CHICAGO — At the beginning of this season, the Red Sox had a Cy Young award finalist from a year ago, two newly acquired veteran with long, successful careers, an emerging starter with 25 wins the previous two years and a two highly-regarded prospects.

No one could have anticipated that, by midseason, a rookie lefty who had thrown fewer than 40 innings above Double A would be pitching as well or better than any of them.

And yet, here’s Jake Bennett, who won his third straight start Wednesday night and sports a tidy 2.64 ERA as the All-Star break approaches.

Over his last five starts, Bennett sports a 1.08 ERA. In two of those starts, he hasn’t allowed a run.

Improbably, he’s making it look easy, never more so than Wednesday night when he tossed seven shutout innings with precision, allowing just four hits in a 5-0 Red Sox win over Chicago.

“Same as what he usually does — he just went out there and ho-hum pounded the strike zone," said interim manager Chad Tracy of Bennett. “He was just really good. He just pounded the strike zone. Worked ahead in the count, got strike one, stayed in the count, Off-speed for swing and miss. It was just a really, really good outing.

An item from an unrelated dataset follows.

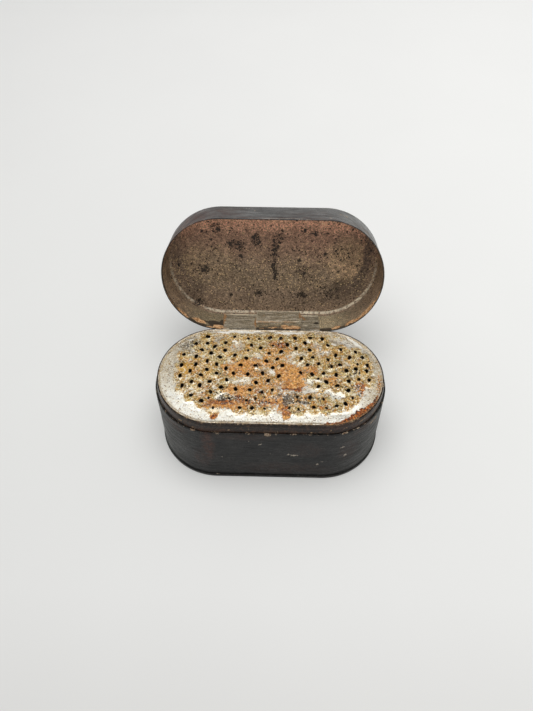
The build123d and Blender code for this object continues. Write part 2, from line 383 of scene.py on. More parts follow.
def japan_black(name, tone=1.0, gloss=0.34, spec=0.16):
    """Black japan over tin: brushed, crazed, with a painted grey sheen at the ends standing in for
    reflected surroundings, chipped to brown and bare metal where the wear attribute says."""
    m = Mat(name)
    big = m.noise(7.0, 3, 0.6)
    mid = m.noise(1.6, 4, 0.65)
    fine = m.noise(0.28, 3, 0.6)
    strk = m.noise(1.0, 4, 0.6, stretch=(0.25, 0.25, 3.0))
    grey = m.math("MULTIPLY", m.attr("grey"), m.step(mid, 0.3, 0.75, 0.45, 1.0))
    c = m.mix(m.step(big, 0.35, 0.7), tuple(tone * x for x in (0.0070, 0.0070, 0.0070)), tuple(tone * x for x in (0.0165, 0.0155, 0.0145)))
    c = m.mix(m.math("MULTIPLY", m.step(strk, 0.45, 0.75), 0.5), c, tuple(tone * x for x in (0.030, 0.029, 0.027)))
    # painted sheen: grey mixed in where grey says, standing in for reflected surroundings
    c = m.mix(grey, c, tuple(tone ** 0.75 * x for x in (0.056, 0.058, 0.051)))
    c = m.mix(m.math("MULTIPLY", m.attr("brown"), m.step(mid, 0.25, 0.7)), c, tuple(x * (1 + 0.3 * (tone - 1)) for x in (0.060, 0.023, 0.014)))
    specks = m.step(m.cells(1.9), 0.045, 0.085, 1.0, 0.0)
    specks = m.math("MULTIPLY", specks, m.step(m.noise(2.6, 1), 0.56, 0.60))
    c = m.mix(m.math("MULTIPLY", specks, 0.7), c, (0.16, 0.13, 0.09))
    wear = m.math("ADD", m.attr("wear"), m.math("MULTIPLY", m.math("SUBTRACT", mid, 0.5), 1.5))
    wear = m.math("ADD", wear, m.math("MULTIPLY", m.math("SUBTRACT", fine, 0.5), 0.9))
    c = m.gain(c, fine, 0.38, 0.62, 0.50, 1.65)
    c = m.gain(c, m.rcell(0.42), 0.0, 1.0, 0.72, 1.30)
    chip = m.step(wear, 0.60, 0.70)
    cc = m.mix(m.step(fine, 0.42, 0.6), (0.115, 0.060, 0.032), (0.42, 0.33, 0.24))
    c = m.mix(chip, c, cc)
    scr = m.noise(0.5, 2, 0.5, stretch=(0.12, 0.12, 2.4), dist=0.4)
    scr = m.step(scr, 0.66, 0.70)
    scr = m.math("MULTIPLY", scr, m.step(m.noise(5.0, 2), 0.5, 0.62))
    c = m.mix(m.math("MULTIPLY", scr, 0.35), c, (0.13, 0.115, 0.10))
    mark = m.step(m.math("ADD", m.attr("mark"), m.math("MULTIPLY", m.math("SUBTRACT", fine, 0.5), 2.0)), 0.58, 0.74)
    c = m.mix(mark, c, (0.36, 0.31, 0.25))
    r = m.math("ADD", gloss, m.math("MULTIPLY", m.math("SUBTRACT", mid, 0.4), 0.22))
    r = m.math("ADD", r, m.math("MULTIPLY", m.attr("grey"), 0.12 if tone < 1.5 else 0.02))
    r = m.math("ADD", r, m.math("MULTIPLY", m.attr("brown"), 0.0 if tone < 1.5 else 0.20))
    r = m.math("ADD", r, m.math("MULTIPLY", m.math("SUBTRACT", m.noise(1.2, 4, 0.7, stretch=(0.22, 0.22, 1.6)), 0.5), 0.9))
    r = m.math("ADD", r, m.math("MULTIPLY", chip, 0.3))
    lea = m.noise(0.62, 3, 0.6, stretch=(0.55, 0.55, 1.3), dist=0.6)
    hgt = m.math("ADD", m.math("MULTIPLY", mid, 0.5), m.math("MULTIPLY", strk, 0.45))
    hgt = m.math("ADD", hgt, m.math("MULTIPLY", lea, 0.55))
    n = m.bump(hgt, 0.075)
    n = m.bump(m.math("SUBTRACT", m.math("MULTIPLY", fine, 0.35), m.math("MULTIPLY", chip, 1.0)), 0.035, 1.0, n)
    return m.done(c, r, 0.0, n, spec=spec)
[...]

“It’s impressive because of how many strikes he throws and he’s still able to generate swing and miss and stay in the zone to keep the counts manageable. He throws a ton of strikes. Then he just does his thing and walks off the field and gets ready for the next inning. He’s been awesome (and this was) another good one.”

If anyone was prepared for what Bennett has accomplished, it was Tracy, who saw him in spring training, then had him at Worcester for the first month before Tracy took over in Boston.

“He’s throwing the same way he did down there,” said Tracy. “The starts he had down there, he has like a 0.7 ERA and threw a ton of strikes. He was excellent down there, so what you’re seeing was the same thing we saw. He’s just doing it now at the big league level.”

Bennett barely broke a sweat and retired 10 of the last 11 hitters he faced. He seemed plenty able to keep going, but was removed after seven innings and just 81 pitches. But after stretching him out to 92 last time in Anaheim and mindful of the jump in workload he’s taking on, the Sox erred on the side of caution.

“It’s a huge confidence boost to know that my stuff plays at this level,” said Bennett, “and I keep trying to build off of it.”

Bennett isn’t varying his approach from start to start. Each time, his repertoire centers around four-seam fastballs at the top of the strike zone, sinkers at the bottom, and a changeup as his main off-speed weapon.

Red Sox starters in general are on quite a roll. Over the last 12 games, the staff has pitched to 2.97 ERA over that span.

The quality starts are contagious throughout the rotation and it may well be that the 24-year-old rookie is throwing the best of them all.